La procura ha chiesto condanna di 14 anni e 4 mesi
La Procura, alle scorse udienze, aveva chiesto la condanna dell’imputato a 14 anni e 4 mesi di carcere. L’accusa in aula è rappresentata dal pm della Dda Piero Padova.
La sentenza è attesa per il pomeriggio. Luppino, imprenditore agricolo di Campobello di Mazara, venne inizialmente indagato per favoreggiamento, ma la sua posizione si è aggravata nel corso delle indagini, quando è emerso che quello che appariva come un “semplice” fiancheggiatore chiedeva il pizzo per conto del capomafia.
Il racconto in aula di Luppino
“Mi propose un incontro dicendomi di lasciare a casa il cellulare e poi mi chiese un aiuto economico per Messina Denaro”, ha raccontato in aula un imprenditore a cui l’imputato aveva richiesto somme per il boss. Al gup che lo processa Luppino aveva raccontato invece che a presentargli Messina Denaro come suo cugino, nel 2020, era stato un compaesano, Andrea Bonafede (il geometra che prestò l’identità al capomafia ndr), che gli avrebbe chiesto di accompagnarlo a Palermo per delle cure.
Un giorno, però, il passeggero, conosciuto col nome di Francesco Salsi, si sentì male durante uno dei viaggi per il capoluogo e all’invito di Luppino di andare in ospedale avrebbe detto: “portami a casa, sono Messina Denaro non posso andare in ospedale”.
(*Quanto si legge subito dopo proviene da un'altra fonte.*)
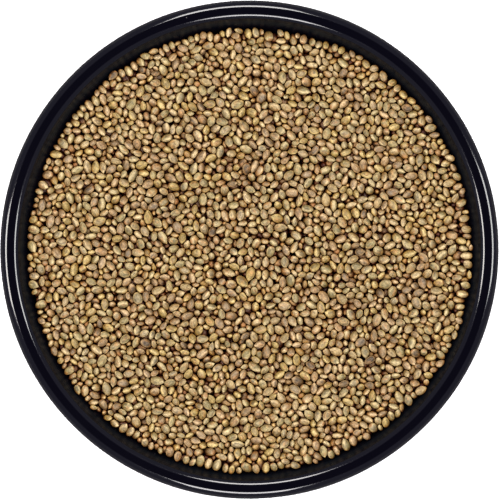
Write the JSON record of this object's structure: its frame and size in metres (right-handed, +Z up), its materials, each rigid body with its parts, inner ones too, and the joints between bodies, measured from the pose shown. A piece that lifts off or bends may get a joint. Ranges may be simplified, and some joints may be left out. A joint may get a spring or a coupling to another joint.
{
  "type": "dish of hemp seeds",
  "caption": "Round glossy black dish with a thick rolled rim and a foot ring, filled almost to the rim with whole hemp seeds.",
  "frame": {"origin": "middle of the dish's foot ring, on the surface that the dish stands on", "axes": "+Z up through the middle of the dish, X and Y along the surface; the top edge of the picture is towards +Y"},
  "size_m": [0.215, 0.215, 0.038],
  "materials": {
    "glossy_black": "smooth, high-gloss black melamine with a faint violet tint",
    "hemp_husk": "smooth, slightly waxy seed husks, beige to olive, golden and brown, with fine darker mottling"
  },
  "bodies": {
    "root": {"dish": "glossy_black", "hemp_seeds": "hemp_husk"}
  },
  "joints": []
}
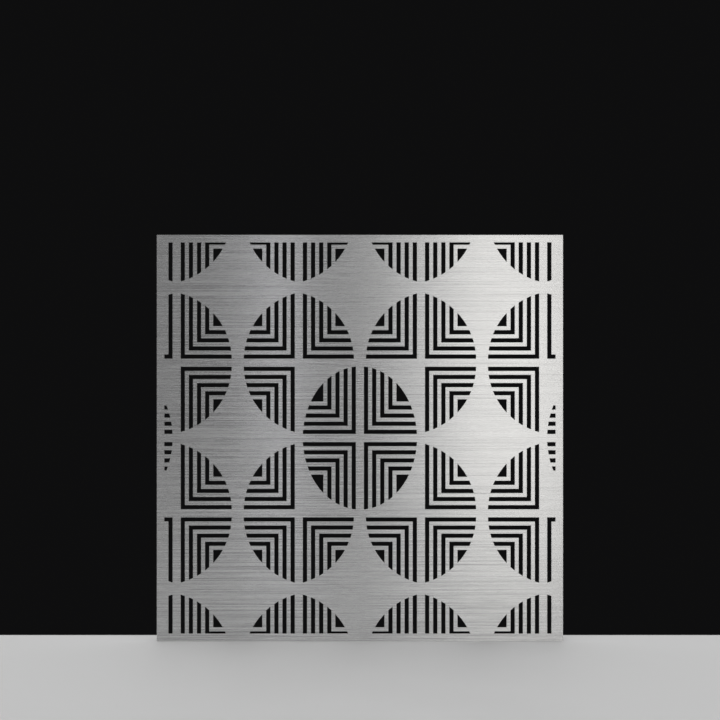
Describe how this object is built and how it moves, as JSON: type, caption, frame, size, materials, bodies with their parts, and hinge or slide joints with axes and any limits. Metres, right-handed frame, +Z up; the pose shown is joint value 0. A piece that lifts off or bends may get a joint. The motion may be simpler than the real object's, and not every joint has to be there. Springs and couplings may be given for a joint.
{
  "type": "laser cut metal screen",
  "caption": "Square decorative screen of brushed stainless sheet, cut with nested angular slots in leaf and oval outlines, on a concealed welded angle frame.",
  "frame": {"origin": "midway between the two bolt holes in the bottom bar of the frame, on the outer face that the bolts pull against (bottom centre of the screen)", "axes": "+X along the screen to the right as seen from its face, +Y from the face towards the back, +Z up"},
  "size_m": [1.2, 0.024, 1.2],
  "materials": {
    "stainless_face": "brushed along the width",
    "foam_tape": "closed-cell foam",
    "frame_coat": "satin powder coat",
    "weld_coat": "powder coat over weld ripples",
    "stud_steel": "rolled thread",
    "washer_steel": "stamped",
    "nut_steel": "cold formed",
    "nylon": "moulded"
  },
  "bodies": {
    "root": {"face_sheet": "stainless_face", "tape_top": "foam_tape", "tape_bottom": "foam_tape", "tape_left": "foam_tape", "tape_right": "foam_tape", "frame_top": "frame_coat", "frame_bottom": "frame_coat", "frame_left": "frame_coat", "frame_right": "frame_coat", "corner_welds": "weld_coat", "weld_studs": "stud_steel", "stud_washers": "washer_steel", "stud_nuts": "nut_steel", "nut_rings": "nylon"}
  },
  "joints": []
}
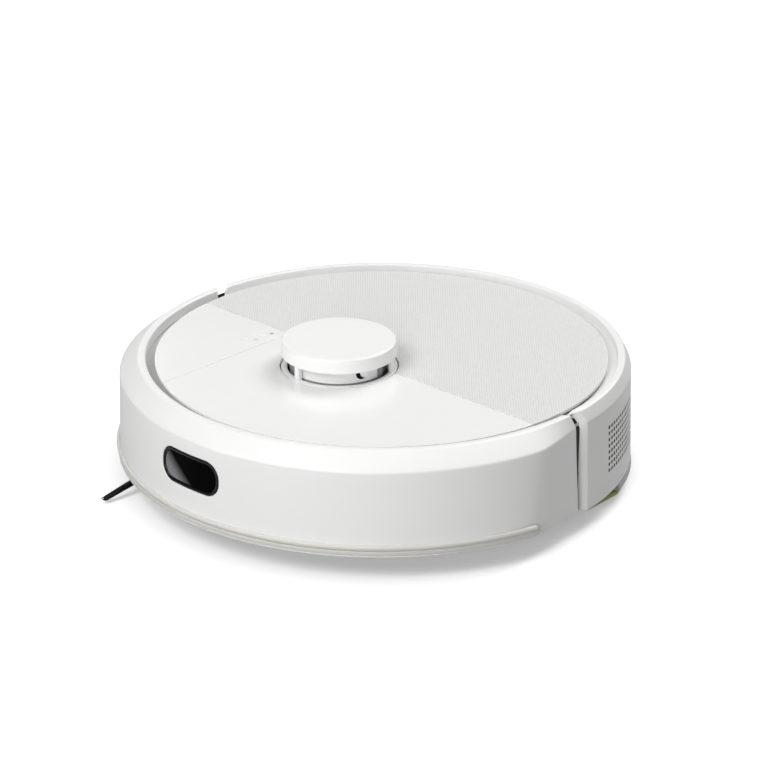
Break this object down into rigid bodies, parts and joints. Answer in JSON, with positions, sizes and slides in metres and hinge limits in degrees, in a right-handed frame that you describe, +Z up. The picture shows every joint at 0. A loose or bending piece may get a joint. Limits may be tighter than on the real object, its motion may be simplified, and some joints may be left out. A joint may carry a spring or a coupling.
{
  "type": "robot vacuum",
  "caption": "Round robot vacuum with a laser turret, sprung bumper, swing-arm drive wheels, caster, brushes, pull-out dust bin, suction fan and a slide-off mop module.",
  "frame": {"origin": "centre of the overall length and width, on the floor", "axes": "+Z up, -Y towards the front of the robot, +X towards its left side"},
  "size_m": [0.3454, 0.342, 0.098],
  "materials": {
    "white_shell": "satin moulded shell",
    "white_cover": "smooth, slightly glossy",
    "woven_cover": "fine woven relief",
    "soft_strip": "soft, matt",
    "black_gloss": "polished",
    "dark_plastic": "fine grain",
    "grey_plastic": "fine grain",
    "mop_green": "satin",
    "smoke_plastic": "clear smoke tint",
    "black_rubber": "matt",
    "tyre_rubber": "ribbed tread",
    "bristle": "bundled nylon bristles",
    "steel": "bright zinc plated",
    "nickel": "nickel plated",
    "board_green": "solder mask",
    "cell_wrap": "shrink-wrapped cells",
    "filter_paper": "pleated",
    "pad_cloth": "looped microfibre"
  },
  "bodies": {
    "chassis": {"base_pan": "dark_plastic", "rear_shell": "white_shell", "top_deck": "dark_plastic", "front_cover": "white_cover", "control_panel": "white_cover", "rear_cover": "woven_cover", "charging_contact_right": "nickel", "charging_contact_left": "nickel", "cliff_lens_right": "black_gloss", "cliff_lens_left": "black_gloss", "bumper_spring_left": "steel", "bumper_spring_right": "steel", "lidar_base": "dark_plastic", "lidar_motor": "steel", "lidar_belt": "black_rubber", "left_wheel_pivot_pin": "steel", "right_wheel_pivot_pin": "steel", "left_wheel_spring": "steel", "right_wheel_spring": "steel", "brush_hood": "dark_plastic", "brush_guard": "grey_plastic", "brush_gearmotor": "grey_plastic", "side_brush_motor": "steel", "bin_bay": "dark_plastic", "fan_housing": "dark_plastic", "fan_motor": "steel", "battery_pack": "cell_wrap", "battery_door": "dark_plastic", "main_board": "board_green"},
    "bumper": {"front_bumper": "white_shell", "bumper_strip": "soft_strip", "bumper_window": "black_gloss"},
    "power_button": {"power_button": "white_cover"},
    "home_button": {"home_button": "white_cover"},
    "turret_cap": {"lidar_cap": "white_shell"},
    "turret_drum": {"lidar_drum": "grey_plastic"},
    "turret_pulley": {"lidar_pulley": "grey_plastic"},
    "left_arm": {"left_wheel_arm": "dark_plastic", "left_wheel_motor": "steel"},
    "left_wheel": {"left_wheel_hub": "grey_plastic", "left_wheel_tyre": "tyre_rubber"},
    "right_arm": {"right_wheel_arm": "dark_plastic", "right_wheel_motor": "steel"},
    "right_wheel": {"right_wheel_hub": "grey_plastic", "right_wheel_tyre": "tyre_rubber"},
    "caster_swivel": {"caster_fork": "dark_plastic", "caster_axle": "steel"},
    "caster_wheel": {"caster_wheel": "black_rubber"},
    "main_brush": {"main_brush": "black_rubber"},
    "side_brush": {"side_brush_hub": "grey_plastic", "side_brush_bristles": "bristle"},
    "dust_bin": {"dust_bin": "smoke_plastic", "bin_lid": "dark_plastic", "bin_filter": "filter_paper", "bin_face": "white_shell"},
    "bin_release": {"bin_release": "grey_plastic"},
    "fan": {"fan_impeller": "grey_plastic"},
    "mop_module": {"water_tank": "smoke_plastic", "mop_plate": "mop_green", "mop_pad": "pad_cloth"}
  },
  "joints": [
    {"name": "bumper_slide", "type": "slide", "parent": "chassis", "child": "bumper", "axis": [0, 1, 0], "range_m": [0, 0.004], "stiffness_N_per_m": 600, "springref_m": -0.002, "deforming": ["bumper_spring_left", "bumper_spring_right"]},
    {"name": "power_press", "type": "slide", "parent": "chassis", "child": "power_button", "axis": [0, 0, -1], "range_m": [0, 0.0007], "stiffness_N_per_m": 200, "springref_m": -0.0008},
    {"name": "home_press", "type": "slide", "parent": "chassis", "child": "home_button", "axis": [0, 0, -1], "range_m": [0, 0.0007], "stiffness_N_per_m": 200, "springref_m": -0.0008},
    {"name": "turret_press", "type": "slide", "parent": "chassis", "child": "turret_cap", "axis": [0, 0, -1], "range_m": [0, 0.0015], "stiffness_N_per_m": 600, "springref_m": -0.0012},
    {"name": "drum_spin", "type": "hinge", "parent": "chassis", "child": "turret_drum", "pos_m": [-0.006, -0.028, 0.07], "axis": [0, 0, 1], "continuous": true},
    {"name": "pulley_spin", "type": "hinge", "parent": "chassis", "child": "turret_pulley", "pos_m": [-0.039, -0.028, 0.07], "axis": [0, 0, 1], "continuous": true},
    {"name": "left_suspension", "type": "hinge", "parent": "chassis", "child": "left_arm", "pos_m": [0.097, -0.044, 0.03], "axis": [-1, 0, 0], "range_deg": [0, 18], "stiffness_Nm_per_rad": 0.4, "springref_deg": 34.38, "deforming": ["left_wheel_spring"]},
    {"name": "left_wheel_spin", "type": "hinge", "parent": "left_arm", "child": "left_wheel", "pos_m": [0.118, 0.002, 0.034], "axis": [1, 0, 0], "continuous": true},
    {"name": "right_suspension", "type": "hinge", "parent": "chassis", "child": "right_arm", "pos_m": [-0.097, -0.044, 0.03], "axis": [-1, 0, 0], "range_deg": [0, 18], "stiffness_Nm_per_rad": 0.4, "springref_deg": 34.38, "deforming": ["right_wheel_spring"]},
    {"name": "right_wheel_spin", "type": "hinge", "parent": "right_arm", "child": "right_wheel", "pos_m": [-0.118, 0.002, 0.034], "axis": [1, 0, 0], "continuous": true},
    {"name": "caster_turn", "type": "hinge", "parent": "chassis", "child": "caster_swivel", "pos_m": [0, -0.114, 0.03], "axis": [0, 0, 1], "continuous": true},
    {"name": "caster_roll", "type": "hinge", "parent": "caster_swivel", "child": "caster_wheel", "pos_m": [0, -0.107, 0.012], "axis": [1, 0, 0], "continuous": true},
    {"name": "main_brush_spin", "type": "hinge", "parent": "chassis", "child": "main_brush", "pos_m": [0, 0.054, 0.023], "axis": [1, 0, 0], "continuous": true},
    {"name": "side_brush_spin", "type": "hinge", "parent": "chassis", "child": "side_brush", "pos_m": [-0.088, -0.102, 0.008], "axis": [0, 0, 1], "continuous": true},
    {"name": "dust_bin_slide", "type": "slide", "parent": "chassis", "child": "dust_bin", "axis": [0, 1, 0], "range_m": [0, 0.09]},
    {"name": "bin_release_press", "type": "slide", "parent": "dust_bin", "child": "bin_release", "axis": [0, -1, 0], "range_m": [0, 0.002], "stiffness_N_per_m": 250, "springref_m": -0.001},
    {"name": "fan_spin", "type": "hinge", "parent": "chassis", "child": "fan", "pos_m": [0.094, 0.094, 0.042], "axis": [1, 0, 0], "continuous": true},
    {"name": "mop_module_slide", "type": "slide", "parent": "chassis", "child": "mop_module", "axis": [0, 1, 0], "range_m": [0, 0.09]}
  ],
  "couplings": [
    {"joint": "pulley_spin", "follows": "drum_spin", "ratio": 4.8}
  ]
}
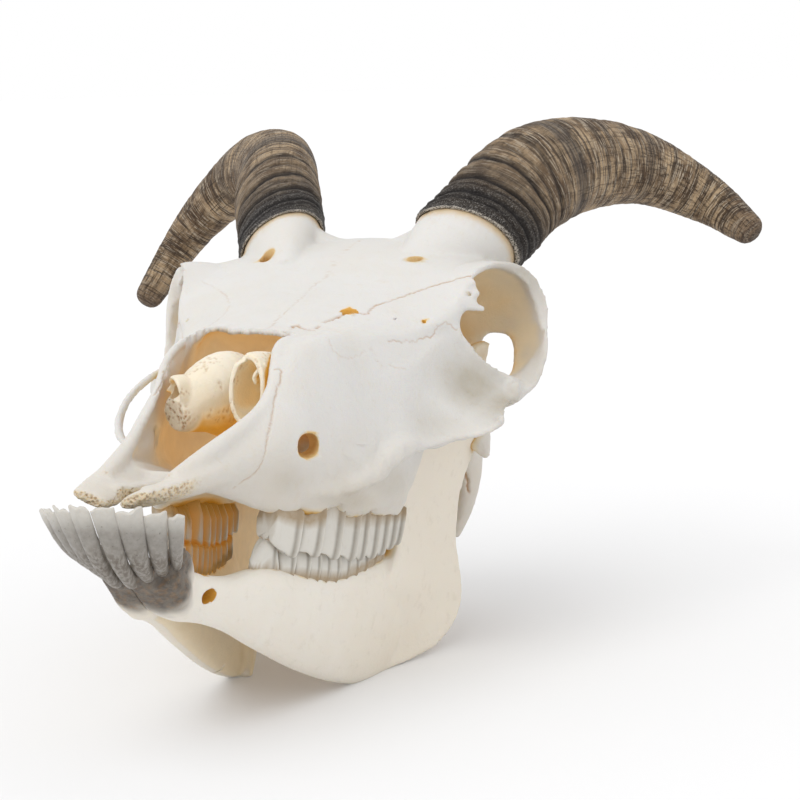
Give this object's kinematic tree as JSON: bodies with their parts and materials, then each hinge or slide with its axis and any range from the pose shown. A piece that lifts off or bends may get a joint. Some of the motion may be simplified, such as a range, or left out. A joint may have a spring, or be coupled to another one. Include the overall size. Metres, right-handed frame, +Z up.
{
  "type": "ram skull",
  "caption": "Cleaned skull of a domestic ram with both lower jaws and both horn sheaths, lying on its jaws, nose bones broken away.",
  "frame": {"origin": "middle of the skull's outline on the surface it rests on, below the cheeks", "axes": "+Z up, +Y towards the back of the head, +X towards the animal's left"},
  "size_m": [0.267, 0.349, 0.1859],
  "materials": {
    "cranium_bone": "satin",
    "jaw_bone": "satin",
    "inner_bone": "matte",
    "horn": "matte"
  },
  "bodies": {
    "root": {"cranium": "cranium_bone", "concha_left": "inner_bone", "concha_right": "inner_bone", "mandible_left": "jaw_bone", "mandible_right": "jaw_bone", "horn_sheath_left": "horn", "horn_sheath_right": "horn"}
  },
  "joints": []
}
Le analisi delle celle telefoniche
Da allora “per ragioni umanitarie”, sapendo che il boss era gravemente malato, l’imputato l’avrebbe continuato ad accompagnare Messina Denaro alle terapie. Il padrino gli avrebbe di volta in volta lasciato nella cassetta delle poste un biglietto con l’orario dell’appuntamento successivo. Racconti che, per la Procura, farebbero acqua da più parti. Dalle analisi delle celle telefoniche dell’autista, che aveva anche stretti rapporti con l’amante del padrino, Laura Bonafede, risulta, che questi avrebbe portato il capomafia in clinica per ben 50 volte in due anni. Luppino, inoltre, come dimostrano le indagini successive, avrebbe coinvolto nella gestione della latitanza di Messina Denaro anche i figli che sono stati arrestati a febbraio scorso.